Curvature‐Induced Anisotropy Drives Broadband Magnetic Loss and Ultra‐Strong Microwave Absorption

ABSTRACT Magnetic absorbers are often limited by intrinsic anisotropy and rigid domain configurations, which restrict relaxation pathways and deteriorate bandwidth and efficiency. Here, we introduce a stress‐modulation strategy that harnesses curvature‐induced residual compressive stress in hollow Y 2 Fe 17 to engineer lattice strain, amplify orbital moments, and fragment magnetic domains, thereby enabling broadband and strong microwave absorption. Gas‐atomized hollow particles exhibit localized lattice contraction and atomic‐scale disorder along their inner shell, giving rise to dense, curved domain walls and pronounced gradients in magnetocrystalline anisotropy. The resulting stress‐induced anisotropy coupling significantly enhances the imaginary component of the permeability over 2–18 GHz, thereby promoting impedance matching and enabling multiple internal reflections. As a result, the material achieves an ultralow reflection loss of −72.5 dB and an effective absorption bandwidth of 7.5 GHz at a slim thickness of 2.1 mm.
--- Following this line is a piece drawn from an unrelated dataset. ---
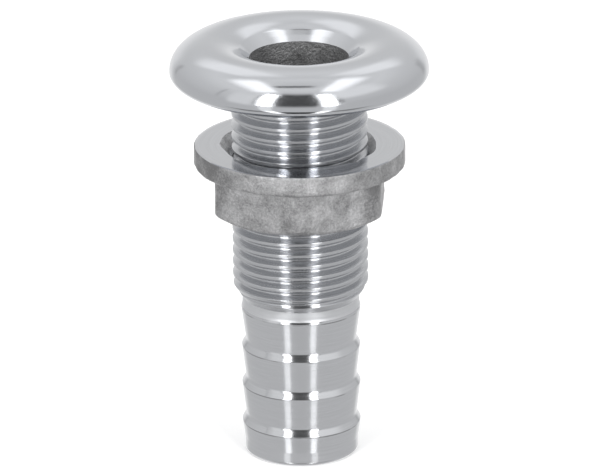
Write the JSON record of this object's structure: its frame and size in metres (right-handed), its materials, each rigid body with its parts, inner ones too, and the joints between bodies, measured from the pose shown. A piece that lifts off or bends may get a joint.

Finite‐element simulations further reveal that electromagnetic dissipation is spatially concentrated at the stressed inner shell, establishing a direct link between geometry, stress, and broadband magnetic attenuation. Our work introduces internal‐stress‐driven domain engineering as a composition‐independent paradigm for designing lightweight, broadband, and high‐efficiency microwave absorbers.